In Motherless, those people are led by Moses Randolph (Alec Baldwin), an unelected official with more power than the Mayor and Governor combined, who runs New York like a puppet master. He’s a transparent stand-in for Robert Moses, the real-life autocrat who ruled over the city in the mid-20th century. (While it’s technically an adaptation of Lethem’s novel, the film feels more closely aligned with Robert Caro’s The Power Broker.) Norton’s gumshoe, Lionel Essrog, doesn’t set out to take Randolph down. All he wants to do is solve the mystery behind his boss’s murder. But as he digs into it, he finds himself increasingly entangled in what Randolph is doing to the city—how he’s transformed himself into a de facto dictator, allowing him to push through racist policies that profit him and his friends wildly—until ultimately, Lionel feels he has to take a stand.

Norton acquired the rights to Motherless Brooklyn in 1999, and the movie has been gestating ever since.
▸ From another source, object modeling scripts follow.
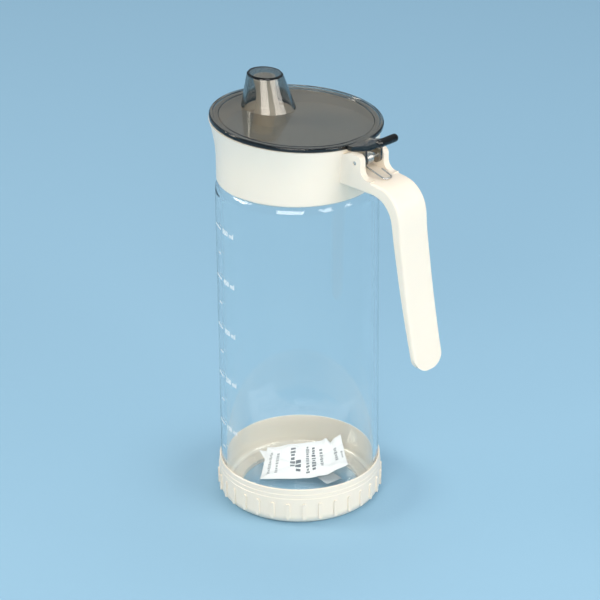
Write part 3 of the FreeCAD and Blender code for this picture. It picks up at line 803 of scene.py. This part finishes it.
def has_number(ml):
    """150, 250 and so on have the long mark and the number."""
    return ml % 100 == 50


def mark(height, from_degrees, to_degrees, thick):
    """One printed mark: a curved slab, its long way round the glass."""
    z, a = np.meshgrid([height - thick / 2, height + thick / 2],
                       np.radians(np.linspace(from_degrees, to_degrees, 9)),
                       indexing="ij")
    inner = GLASS_R + INK_LIFT
    return sewn_sheet(wrap(a, z, inner + INK_THICK), wrap(a, z, inner))


def join(parts):
    """One (points, faces) from several, with the corner numbers shifted."""
    points, faces, count = [], [], 0
    for some_points, some_faces in parts:
        points.append(some_points)
        faces += [[int(corner) + count for corner in face] for face in some_faces]
        count += len(some_points)
    return np.concatenate(points), faces


ink_white = skinned("scale_ink", (0.97, 0.97, 0.97, 1), {}, Roughness=0.5, Grain=0.3,
                    Grain_Size=3000.0)
marked = range(FIRST_ML, LAST_ML + 1, STEP_ML)
points, faces = join(mark(height_of(ml), *(LONG_MARK if has_number(ml) else SHORT_MARK))
                     for ml in marked)
make_piece("scale_marks", points, faces, ink_white, "jug", smooth=False)


# %% Numbers on the glass
def scale_number(ml):
    """The text of one number, wrapped on the glass.
    angle = start angle + distance along the line / radius."""
    curve = bpy.data.curves.new("number", "FONT")
    curve.body = "%d ml" % ml
    curve.size = NUMBER_SIZE
    curve.resolution_u = 3
    curve.offset = 0.05 * MM
    curve.extrude = INK_THICK / 2
    curve.align_y = "CENTER"
    holder = bpy.data.objects.new("number", curve)
    bpy.context.scene.collection.objects.link(holder)
    mesh = bpy.data.meshes.new_from_object(holder)
    welded = bmesh.new()
    welded.from_mesh(mesh)
    bmesh.ops.remove_doubles(welded, verts=welded.verts, dist=0.001 * MM)
    welded.to_mesh(mesh)
    welded.free()
    flat = np.array([tuple(vertex.co) for vertex in mesh.vertices])
    faces = [tuple(polygon.vertices) for polygon in mesh.polygons]
    bpy.data.objects.remove(holder)
    bpy.data.curves.remove(curve)
    bpy.data.meshes.remove(mesh)
    points = wrap(math.radians(NUMBER_AT) + flat[:, 0] / GLASS_R,
                  height_of(ml) + flat[:, 1],
                  GLASS_R + INK_LIFT + INK_THICK / 2 + flat[:, 2])
    return points, faces


points, faces = join(scale_number(ml) for ml in marked if has_number(ml))
make_piece("scale_numbers", points, faces, ink_white, "jug", smooth=False)

# %% [markdown]
# ## Light that looks as it is written
# The Standard view shows a colour as its material says.

# %% Finish
bpy.context.scene.view_settings.view_transform = "Standard"
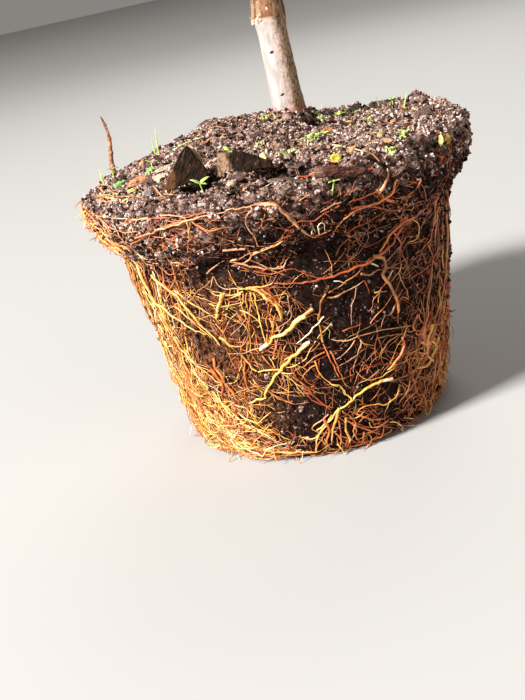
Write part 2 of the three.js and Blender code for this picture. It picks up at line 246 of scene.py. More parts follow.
def baked(holder):
    # the holder's mesh with its modifiers or bevel made real
    bpy.context.view_layer.update()
    shown = holder.evaluated_get(bpy.context.evaluated_depsgraph_get())
    mesh = bpy.data.meshes.new_from_object(shown)
    bpy.data.objects.remove(holder)
    return mesh


def smooth(mesh):
    mesh.polygons.foreach_set("use_smooth", [True] * len(mesh.polygons))
    mesh.update()
    return mesh


def evenCopy(node, voxel):
    # a node's solid as an even mesh of its own
    work = bmesh.new()
    work.from_mesh(nodes[node].data)
    bmesh.ops.remove_doubles(work, verts=work.verts, dist=0.001 * mm)
    mesh = bpy.data.meshes.new(node)
    work.to_mesh(mesh)
    work.free()
    holder = bpy.data.objects.new(node, mesh)
    scene.collection.objects.link(holder)
    even = holder.modifiers.new("even", "REMESH")
    even.mode = "VOXEL"
    even.voxel_size = voxel * mm
    return baked(holder)


def pushedOut(mesh, relief):
    # moves each vertex out by the relief at its place, both in mm
    moved = [v.co + v.normal * relief(v.co / mm) * mm for v in mesh.vertices]
    for vert, place in zip(mesh.vertices, moved):
        vert.co = place
    return smooth(mesh)


def strands(name, lines, ring=0):
    # closed tubes along lines of (points, radii), with 4 + 2 * ring sides
    curve = bpy.data.curves.new(name, "CURVE")
    curve.dimensions = "3D"
    curve.bevel_depth = 1
    curve.bevel_resolution = ring
    curve.use_fill_caps = True
    for points, radii in lines:
        spline = curve.splines.new("POLY")
        spline.points.add(len(points) - 1)
        corners = np.ones((len(points), 4))
        corners[:, :3] = points
        spline.points.foreach_set("co", corners.ravel())
        spline.points.foreach_set("radius", np.asarray(radii, float))
    holder = bpy.data.objects.new(name, curve)
    scene.collection.objects.link(holder)
    return smooth(baked(holder))


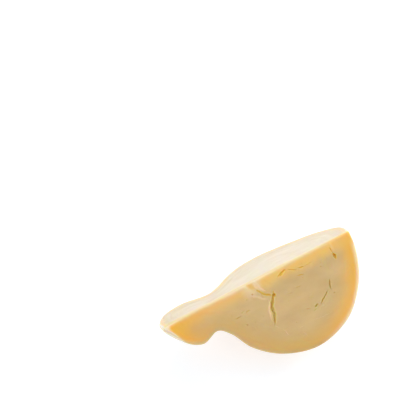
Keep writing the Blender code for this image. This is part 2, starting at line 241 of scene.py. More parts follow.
# The photograph's view, in the wedge's frame
CAMERA_ELEVATION = 53.8  # degrees above the table
CAMERA_TURN = -25.98  # degrees round from straight in front, towards the head end
CAMERA_AIM = (12.4, 138.75, 0.0)  # the place on the table in the middle of the picture
CAMERA_DISTANCE = 1008.5
LENS = 99.0
SENSOR = 36.0


def linear(hex_colour):
    """sRGB hex to the linear numbers that a shader takes."""
    values = [int(hex_colour[i : i + 2], 16) / 255 for i in (1, 3, 5)]
    return [v / 12.92 if v <= 0.04045 else ((v + 0.055) / 1.055) ** 2.4 for v in values] + [1.0]


# ---- the wedge's sharp form, as in the solid ----


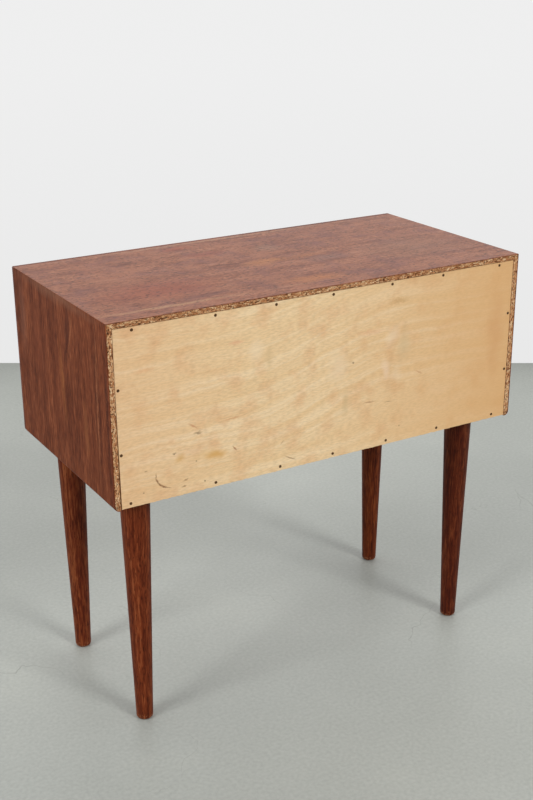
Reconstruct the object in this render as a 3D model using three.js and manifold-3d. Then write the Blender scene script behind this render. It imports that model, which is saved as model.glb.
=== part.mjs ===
// A small sewing table: a mitred, veneered case on four round tapered legs, with two inset drawers.
// The upper drawer holds a thread-spool section and a sliding tray, and the lower one is deep and plain.
// Millimetres, +Z up, X across the front, the drawers open towards -Y, and the legs stand on Z = 0.
import * as THREE from "three";
import { mergeVertices } from "three/addons/utils/BufferGeometryUtils.js";
import Module from "manifold-3d";

const wasm = await Module();
wasm.setup();

// ---------- Driving dimensions ----------

// Case
const WIDTH = 600;
const DEPTH = 296;
const CASE_HEIGHT = 231;
const BOARD = 16; // veneered particle board
const TOP_EDGE_RADIUS = 1;
const BOTTOM_EDGE_RADIUS = 6;
const LIPPING_DEPTH = 5; // solid teak strips that cover the front edges of the boards
const GLUE_GAP = 0.3; // between faces that are glued or screwed together

// Back panel
const PLY = 4;
const REBATE_LIP = 7.5; // what is left of a board outside the rebate
const PLY_GAP = 0.7; // round the panel's edge
const PLY_RAISE = 1; // the panel's lower edge above the case's underside

// Legs and their fixings
const LEG_LENGTH = 329;
const LEG_TOP_RADIUS = 19.2;
const LEG_FOOT_RADIUS = 11;
const LEG_FOOT_ROUND = 3.5;
const LEG_TOP_CHAMFER = 0.8;
const LEG_INSET_SIDE = 48; // from the case's side to the leg's axis
const LEG_INSET_BACK = 50;
const LEG_INSET_FRONT = 41;
const BOLT_RADIUS = 4; // M8 hanger bolt
const BOLT_IN_LEG = 38;
const BOLT_CHAMFER = 0.8;
const NUT_WALL = 1.3;
const NUT_BARREL = 11;
const NUT_FLANGE_RADIUS = 10;
const NUT_FLANGE = 1.2;
const FIT = 0.3; // round a bolt, a barrel or a dowel in its hole

// Drawers
const FRONT = 14;
const FRONT_RECESS = 16; // from the case's front edge to the drawer fronts
const REVEAL = 2; // the gap round a drawer front
const UPPER_FRONT_HEIGHT = 79;
const SIDE = 10; // thickness of the drawer's sides and back
const SIDE_FOOT = 3; // the side's lower edge above the front's
const SIDE_HEAD = 9; // the side's upper edge below the front's
const BACK_CLEARANCE = 18; // behind a closed drawer
const DRAWER_BOTTOM = 4;
const BOTTOM_RAISE = 7; // the bottom's underside above the side's lower edge
const GROOVE = 5;
const TAIL_LENGTH = 9;
const TAIL_PITCH = 24; // about one dovetail for each of these
const TAIL_TIP = 0.62; // a tail's width as a share of the pitch, at its end and at its root
const TAIL_ROOT = 0.44;
const FINGER_PITCH = 12;

// Runners
const RUNNER_HEIGHT = 14;
const RUNNER_THICK = 7;
const RUNNER_SLACK = 0.4; // above and below, in the drawer's groove
const RUNNER_START = 12; // behind the drawer front's back face
const RUNNER_BACK_GAP = 8; // to the back panel
const RUNNER_STOP = 0.5; // to the groove's closed end

// Pulls
const PULL_LENGTH = 176;
const PULL_HEIGHT = 21;
const PULL_DEPTH = 15;
const PULL_WEB = 3.5; // behind the finger scoop
const PULL_END = 30; // length of the curve at each end
const PULL_NOSE_HEIGHT = 13; // of the lip's nose above the pull's lower edge
const PULL_NOSE = 2; // the nose's rounding
const PULL_HOOK = 4; // how far the scoop curves up behind the nose

// Spool section of the upper drawer
const SPOOL_SECTION = 170;
const SECTION_DIVIDER = 8;
const SPOOL_BOARD = 8;
const PEG_RADIUS = 3.5;
const PEG_HEIGHT = 30;
const PEG_SUNK = 5;
const PEG_COLUMNS = 2;
const PEG_ROWS = 5;
const PEG_ROUND = 1.2;

// Sliding tray of the upper drawer
const LEDGE = 8;
const RIM_DROP = 1.5; // the tray's rim below the upper edges of the drawer's sides
const LOW_DIVIDER = 6;
const LOW_DIVIDERS = 2;
const LOW_DIVIDER_DROP = 2; // below the ledges' tops, out of the tray's way
const TRAY_LENGTH = 180;
const TRAY_HEIGHT = 24;
const TRAY_WALL = 7;
const TRAY_SLACK = 1; // at each side that slides
const TRAY_BOTTOM = 3;
const TRAY_BOTTOM_RAISE = 2;
const TRAY_GROOVE = 3;
const TRAY_DIVIDER = 5;
const TRAY_DIVIDER_DROP = 3; // below the tray's rim
const TRAY_FINGER_PITCH = 8;

// Smoothness
const ROUND_SIDES = 32;
const SMALL_SIDES = 16;
const ARC_STEPS = 5;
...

There’s a reason it’s finally coming out now.

“It was interesting no matter what,” Norton said. “But post-2016, it started to have second-level echoes, of more intensity than maybe we even were intending.”

Though it’s set in 1957, there are striking parallels between Motherless and our current political moment. The issues it grapples with—abuses of power, discriminatory policymaking, the gulf between the selfish and those who believe in helping out our most vulnerable citizens—dominate our everyday discourse. Randolph has an unmistakably Trumpian quality to him, heightened by the fact that Baldwin plays him. The film poses an important question: When you know powerful people are perpetrating something evil, do you sit around and let it happen, or do you try to push back? It’s a question that Lionel has to answer—and by extension, one that we do, too.

“The detective in noir sort of stands in for all of us in the sense that he’s not an activist, he’s not a crusader on the barricades—he’s a regular person just doing his job and making a buck,” Norton said. “And then the more he looks at what’s going on, the more in the way he gets, until this very American sense of irritation starts to rise up in him despite himself. That’s why people relate to those movies, because that’s all of us. We believe in the freedom of the system, but if we start to feel like someone’s rigging the game too unfairly, we’re going to start to get a little noisy about it.”

For much of Motherless, it’s hard to parse exactly how Randolph and his goons are rigging that game, but puzzling it all out is what propels you through the movie. Like any great noir, it’s not knowing exactly what’s happening next that makes the film work. You just have to be willing to surrender yourself to the mystery, and enjoy the ride.

And there’s a lot to enjoy about Motherless. Norton’s performance is, as per usual, outstanding, and Lionel is a fully formed character—not one we sympathize with because of his Tourette’s, but one we empathize with as a flawed, deeply human protagonist struggling to do the right thing. As the movie rolls on, you find yourself surprised each time some new Hollywood heavyweight appears onscreen: Willem Dafoe, Cherry Jones, Michael K. Williams, Bobby Cannavale, and Leslie Mann all have supporting roles. You’re visually transported back to late-50s New York, thanks to stunning work by cinematographer Dick Pope. And the score—featuring a haunting original song by Thom Yorke, and a handful of arrangements from Wynton Marsalis, the artistic director of jazz at Lincoln Center—lends Motherless a dark, moody soundscape, of a piece with how uneasy the film makes you feel. Norton pulls you into another world, one as dark, gritty, and singular as any standout noir you can name. Even when you’re not quite sure where the film is headed, it’s a joy just to exist in that world for a while.

By the time Motherless is over, you might not understand every narrative turn it took, or how each clue Norton left you fits together. You might not entirely comprehend what Lionel uncovered, or the full horror of what Randolph and his associates have wrought on New York. Motherless isn’t an easily digestible history lesson on exactly what Robert Moses did to the city back in the 20th century—and to Norton, that’s how it should be.

“I think what makes something stick is if it activates questions in the brain, as opposed to handing out a reassurance pill, or a certainty pill. If someone says to me, ‘That can’t be right. They can’t really have set overpasses purposefully low to keep minorities away from beaches. That can’t be true,’ and they go and find out it is, that’s a healthy provocation of interest,” Norton said. “If people want to know more, I think that’s a success.”